PROBLEM REQUIREMENTS »
Repeat the lines below exactly as written, please, from the line with "Write the three.js" to the line with "import Module from 'manifold-3d';", both lines included, and no others.

RAW DATA »

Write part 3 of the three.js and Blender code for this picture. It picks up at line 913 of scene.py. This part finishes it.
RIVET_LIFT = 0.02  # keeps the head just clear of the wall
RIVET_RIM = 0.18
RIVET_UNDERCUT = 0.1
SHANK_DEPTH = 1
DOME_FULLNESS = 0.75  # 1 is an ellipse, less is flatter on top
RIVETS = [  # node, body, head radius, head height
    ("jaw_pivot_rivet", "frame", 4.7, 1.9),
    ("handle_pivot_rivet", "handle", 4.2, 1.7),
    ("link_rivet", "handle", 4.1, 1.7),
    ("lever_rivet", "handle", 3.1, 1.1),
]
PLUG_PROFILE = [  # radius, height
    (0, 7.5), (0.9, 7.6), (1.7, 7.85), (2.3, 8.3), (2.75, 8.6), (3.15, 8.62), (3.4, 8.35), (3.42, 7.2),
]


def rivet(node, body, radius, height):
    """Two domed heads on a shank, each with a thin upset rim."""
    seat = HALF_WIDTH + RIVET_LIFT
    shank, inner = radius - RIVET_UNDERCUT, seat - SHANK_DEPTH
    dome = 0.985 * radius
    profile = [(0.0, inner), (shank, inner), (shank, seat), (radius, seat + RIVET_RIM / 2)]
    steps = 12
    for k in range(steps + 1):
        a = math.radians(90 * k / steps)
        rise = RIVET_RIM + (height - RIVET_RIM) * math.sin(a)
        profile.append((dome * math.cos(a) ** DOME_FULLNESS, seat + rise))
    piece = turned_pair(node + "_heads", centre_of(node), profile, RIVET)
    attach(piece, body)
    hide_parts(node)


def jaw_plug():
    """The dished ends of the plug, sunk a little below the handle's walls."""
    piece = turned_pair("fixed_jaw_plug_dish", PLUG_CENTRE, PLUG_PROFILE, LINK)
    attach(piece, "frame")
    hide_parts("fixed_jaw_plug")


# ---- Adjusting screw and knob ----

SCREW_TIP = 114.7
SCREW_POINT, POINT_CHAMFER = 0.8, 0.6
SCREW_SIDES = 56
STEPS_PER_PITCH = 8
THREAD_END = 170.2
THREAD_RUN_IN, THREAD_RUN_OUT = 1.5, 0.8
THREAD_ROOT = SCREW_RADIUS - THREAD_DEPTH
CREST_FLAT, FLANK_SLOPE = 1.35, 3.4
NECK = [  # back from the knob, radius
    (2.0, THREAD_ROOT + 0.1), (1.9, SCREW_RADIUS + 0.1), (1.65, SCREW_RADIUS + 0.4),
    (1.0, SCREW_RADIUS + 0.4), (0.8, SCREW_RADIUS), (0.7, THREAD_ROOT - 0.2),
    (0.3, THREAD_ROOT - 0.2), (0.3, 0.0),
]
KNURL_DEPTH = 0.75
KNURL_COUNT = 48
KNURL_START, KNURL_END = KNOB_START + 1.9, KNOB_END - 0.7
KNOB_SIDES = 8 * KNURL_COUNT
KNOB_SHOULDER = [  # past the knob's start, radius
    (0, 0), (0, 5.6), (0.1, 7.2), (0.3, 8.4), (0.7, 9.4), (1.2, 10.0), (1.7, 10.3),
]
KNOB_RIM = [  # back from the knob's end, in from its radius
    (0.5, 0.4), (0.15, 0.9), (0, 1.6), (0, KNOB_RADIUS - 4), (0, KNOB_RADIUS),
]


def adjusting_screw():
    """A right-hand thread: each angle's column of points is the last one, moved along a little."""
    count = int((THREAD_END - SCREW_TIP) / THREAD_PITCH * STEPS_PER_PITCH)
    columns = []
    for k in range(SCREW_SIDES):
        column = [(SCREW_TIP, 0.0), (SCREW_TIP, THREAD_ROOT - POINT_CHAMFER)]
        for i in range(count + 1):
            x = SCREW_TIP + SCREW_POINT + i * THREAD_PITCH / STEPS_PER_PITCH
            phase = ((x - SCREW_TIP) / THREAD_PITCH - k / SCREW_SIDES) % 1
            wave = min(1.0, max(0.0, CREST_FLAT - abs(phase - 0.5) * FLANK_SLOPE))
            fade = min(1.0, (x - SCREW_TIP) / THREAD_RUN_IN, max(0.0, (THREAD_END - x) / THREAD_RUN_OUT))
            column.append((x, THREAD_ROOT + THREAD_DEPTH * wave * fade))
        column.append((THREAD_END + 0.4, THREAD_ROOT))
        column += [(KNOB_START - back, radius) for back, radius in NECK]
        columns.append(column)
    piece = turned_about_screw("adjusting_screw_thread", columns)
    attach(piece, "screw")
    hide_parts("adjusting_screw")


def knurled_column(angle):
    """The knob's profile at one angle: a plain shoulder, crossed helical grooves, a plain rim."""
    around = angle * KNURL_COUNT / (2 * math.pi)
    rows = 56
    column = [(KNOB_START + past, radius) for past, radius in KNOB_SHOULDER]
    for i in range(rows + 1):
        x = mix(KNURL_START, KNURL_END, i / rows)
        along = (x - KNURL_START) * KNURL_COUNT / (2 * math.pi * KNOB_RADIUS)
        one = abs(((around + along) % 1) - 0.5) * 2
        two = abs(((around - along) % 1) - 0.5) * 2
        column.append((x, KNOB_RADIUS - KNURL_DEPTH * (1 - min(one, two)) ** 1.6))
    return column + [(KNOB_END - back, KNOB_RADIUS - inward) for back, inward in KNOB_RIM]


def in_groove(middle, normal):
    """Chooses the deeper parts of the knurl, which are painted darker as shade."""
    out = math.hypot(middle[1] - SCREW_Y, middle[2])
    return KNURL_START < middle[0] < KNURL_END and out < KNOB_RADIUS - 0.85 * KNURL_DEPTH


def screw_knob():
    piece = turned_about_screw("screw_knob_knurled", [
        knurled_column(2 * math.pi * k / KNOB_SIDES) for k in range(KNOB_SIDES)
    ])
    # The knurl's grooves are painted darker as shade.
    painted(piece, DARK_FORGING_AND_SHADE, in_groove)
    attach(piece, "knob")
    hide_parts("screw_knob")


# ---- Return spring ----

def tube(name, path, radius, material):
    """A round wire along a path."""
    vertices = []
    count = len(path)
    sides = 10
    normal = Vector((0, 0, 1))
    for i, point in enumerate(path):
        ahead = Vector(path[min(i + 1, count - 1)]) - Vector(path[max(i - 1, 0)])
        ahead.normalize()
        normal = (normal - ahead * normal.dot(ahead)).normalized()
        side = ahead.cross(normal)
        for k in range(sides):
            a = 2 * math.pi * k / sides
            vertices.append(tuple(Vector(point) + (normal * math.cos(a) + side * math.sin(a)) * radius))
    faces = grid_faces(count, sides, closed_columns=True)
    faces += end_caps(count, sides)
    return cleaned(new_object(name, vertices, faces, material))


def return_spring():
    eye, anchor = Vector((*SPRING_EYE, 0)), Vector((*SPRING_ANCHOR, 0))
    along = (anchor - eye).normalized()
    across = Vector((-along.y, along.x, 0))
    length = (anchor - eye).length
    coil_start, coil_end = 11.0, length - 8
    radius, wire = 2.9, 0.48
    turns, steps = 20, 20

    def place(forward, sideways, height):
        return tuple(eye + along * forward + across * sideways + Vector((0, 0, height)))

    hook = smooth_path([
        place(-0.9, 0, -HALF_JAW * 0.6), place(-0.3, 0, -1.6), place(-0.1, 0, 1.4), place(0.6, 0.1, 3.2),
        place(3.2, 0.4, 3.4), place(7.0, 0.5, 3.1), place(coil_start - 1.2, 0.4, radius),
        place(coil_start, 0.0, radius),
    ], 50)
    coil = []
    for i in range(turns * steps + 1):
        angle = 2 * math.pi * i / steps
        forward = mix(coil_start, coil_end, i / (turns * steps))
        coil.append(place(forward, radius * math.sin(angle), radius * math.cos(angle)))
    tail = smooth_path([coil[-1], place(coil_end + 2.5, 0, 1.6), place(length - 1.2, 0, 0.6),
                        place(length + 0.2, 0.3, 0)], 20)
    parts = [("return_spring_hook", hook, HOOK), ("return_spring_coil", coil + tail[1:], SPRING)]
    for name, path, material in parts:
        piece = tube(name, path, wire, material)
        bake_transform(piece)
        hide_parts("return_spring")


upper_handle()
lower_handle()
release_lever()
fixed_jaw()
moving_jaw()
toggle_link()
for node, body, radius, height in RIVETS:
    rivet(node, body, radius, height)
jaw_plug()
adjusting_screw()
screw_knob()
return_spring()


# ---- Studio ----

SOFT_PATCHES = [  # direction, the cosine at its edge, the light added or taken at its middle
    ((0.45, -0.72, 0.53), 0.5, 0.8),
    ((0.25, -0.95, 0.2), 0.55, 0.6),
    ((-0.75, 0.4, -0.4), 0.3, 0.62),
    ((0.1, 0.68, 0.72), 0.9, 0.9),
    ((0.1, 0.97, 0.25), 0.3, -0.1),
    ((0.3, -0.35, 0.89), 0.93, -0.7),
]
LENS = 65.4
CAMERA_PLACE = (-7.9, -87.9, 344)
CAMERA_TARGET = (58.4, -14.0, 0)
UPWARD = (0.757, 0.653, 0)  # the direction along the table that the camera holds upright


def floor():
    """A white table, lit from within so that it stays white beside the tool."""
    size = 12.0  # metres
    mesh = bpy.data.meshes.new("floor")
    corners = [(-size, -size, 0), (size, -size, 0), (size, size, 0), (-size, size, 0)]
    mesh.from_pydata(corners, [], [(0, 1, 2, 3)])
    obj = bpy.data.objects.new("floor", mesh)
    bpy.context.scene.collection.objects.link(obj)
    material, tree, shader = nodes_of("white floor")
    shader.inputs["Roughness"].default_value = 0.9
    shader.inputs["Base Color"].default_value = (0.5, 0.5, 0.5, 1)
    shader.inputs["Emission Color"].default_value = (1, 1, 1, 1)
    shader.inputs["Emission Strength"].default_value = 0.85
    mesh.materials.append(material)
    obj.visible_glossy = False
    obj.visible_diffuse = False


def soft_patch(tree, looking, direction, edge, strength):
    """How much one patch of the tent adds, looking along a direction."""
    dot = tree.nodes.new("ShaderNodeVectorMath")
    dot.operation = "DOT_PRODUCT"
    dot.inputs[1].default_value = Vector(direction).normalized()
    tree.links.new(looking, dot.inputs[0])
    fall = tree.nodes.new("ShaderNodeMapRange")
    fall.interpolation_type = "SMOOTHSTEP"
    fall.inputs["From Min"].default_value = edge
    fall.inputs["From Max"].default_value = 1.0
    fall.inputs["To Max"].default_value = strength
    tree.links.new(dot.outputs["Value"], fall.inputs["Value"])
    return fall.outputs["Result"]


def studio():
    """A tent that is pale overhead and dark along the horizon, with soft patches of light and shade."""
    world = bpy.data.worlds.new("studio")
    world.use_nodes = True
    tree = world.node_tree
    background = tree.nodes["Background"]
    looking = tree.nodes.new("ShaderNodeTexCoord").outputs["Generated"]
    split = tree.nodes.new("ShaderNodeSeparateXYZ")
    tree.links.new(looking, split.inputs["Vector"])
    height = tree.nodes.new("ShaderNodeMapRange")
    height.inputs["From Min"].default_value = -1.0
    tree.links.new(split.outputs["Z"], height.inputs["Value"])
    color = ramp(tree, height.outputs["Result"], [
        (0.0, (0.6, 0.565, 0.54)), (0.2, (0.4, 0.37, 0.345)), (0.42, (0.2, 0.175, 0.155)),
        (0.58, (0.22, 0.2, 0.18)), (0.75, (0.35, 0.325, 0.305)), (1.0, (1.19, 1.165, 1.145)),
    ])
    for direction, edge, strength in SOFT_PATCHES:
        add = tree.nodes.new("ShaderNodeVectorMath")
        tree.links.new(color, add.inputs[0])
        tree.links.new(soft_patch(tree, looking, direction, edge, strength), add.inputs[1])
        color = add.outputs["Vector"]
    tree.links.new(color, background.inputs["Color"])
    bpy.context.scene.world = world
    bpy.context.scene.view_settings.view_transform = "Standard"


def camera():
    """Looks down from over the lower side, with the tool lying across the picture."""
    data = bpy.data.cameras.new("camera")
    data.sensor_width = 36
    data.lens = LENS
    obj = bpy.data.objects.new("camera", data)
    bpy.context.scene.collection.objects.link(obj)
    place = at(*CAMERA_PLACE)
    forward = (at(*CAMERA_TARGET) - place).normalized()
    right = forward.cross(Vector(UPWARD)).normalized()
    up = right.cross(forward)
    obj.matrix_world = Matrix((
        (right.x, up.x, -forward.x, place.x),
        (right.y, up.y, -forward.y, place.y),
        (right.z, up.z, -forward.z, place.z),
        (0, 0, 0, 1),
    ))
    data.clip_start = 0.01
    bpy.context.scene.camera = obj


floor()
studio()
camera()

--

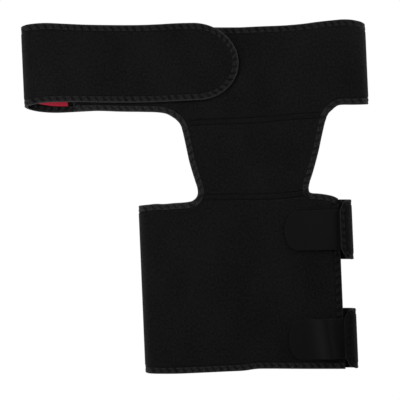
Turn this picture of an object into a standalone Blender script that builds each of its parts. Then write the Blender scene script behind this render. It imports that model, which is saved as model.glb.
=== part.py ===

--

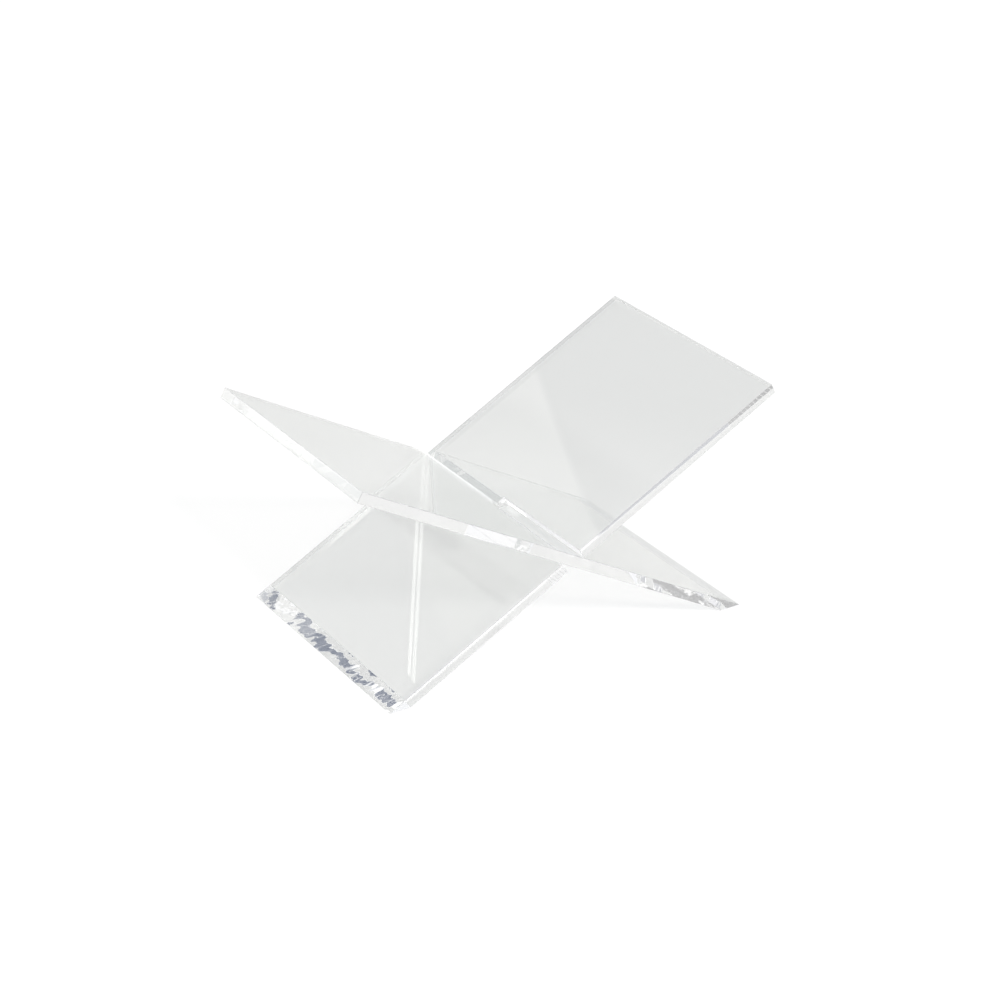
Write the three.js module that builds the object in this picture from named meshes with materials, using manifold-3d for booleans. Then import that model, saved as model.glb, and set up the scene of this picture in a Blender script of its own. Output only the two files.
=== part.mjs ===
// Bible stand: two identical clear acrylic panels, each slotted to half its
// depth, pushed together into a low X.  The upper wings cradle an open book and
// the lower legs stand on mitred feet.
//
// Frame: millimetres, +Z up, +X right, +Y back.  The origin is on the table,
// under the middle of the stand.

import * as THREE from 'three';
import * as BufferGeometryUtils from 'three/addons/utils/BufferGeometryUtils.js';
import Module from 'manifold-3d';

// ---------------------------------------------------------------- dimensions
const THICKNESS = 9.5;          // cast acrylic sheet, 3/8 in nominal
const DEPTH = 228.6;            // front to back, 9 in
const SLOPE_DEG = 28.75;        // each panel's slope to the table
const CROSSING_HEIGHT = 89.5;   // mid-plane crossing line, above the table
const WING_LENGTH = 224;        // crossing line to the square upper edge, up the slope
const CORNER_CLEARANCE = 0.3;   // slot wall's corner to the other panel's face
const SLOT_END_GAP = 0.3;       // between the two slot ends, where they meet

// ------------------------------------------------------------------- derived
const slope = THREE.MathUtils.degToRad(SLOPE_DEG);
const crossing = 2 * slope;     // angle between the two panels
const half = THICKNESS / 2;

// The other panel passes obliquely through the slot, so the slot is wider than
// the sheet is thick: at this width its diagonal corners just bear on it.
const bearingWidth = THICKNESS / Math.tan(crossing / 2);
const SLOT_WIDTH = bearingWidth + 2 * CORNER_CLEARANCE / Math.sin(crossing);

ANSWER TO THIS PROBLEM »
Write the three.js module that builds the object in this picture from named meshes with materials, using manifold-3d for booleans. Then import that model, saved as model.glb, and set up the scene of this picture in a Blender script of its own. Output only the two files.
=== part.mjs ===
// Bible stand: two identical clear acrylic panels, each slotted to half its
// depth, pushed together into a low X.  The upper wings cradle an open book and
// the lower legs stand on mitred feet.
//
// Frame: millimetres, +Z up, +X right, +Y back.  The origin is on the table,
// under the middle of the stand.

import * as THREE from 'three';
import * as BufferGeometryUtils from 'three/addons/utils/BufferGeometryUtils.js';
import Module from 'manifold-3d';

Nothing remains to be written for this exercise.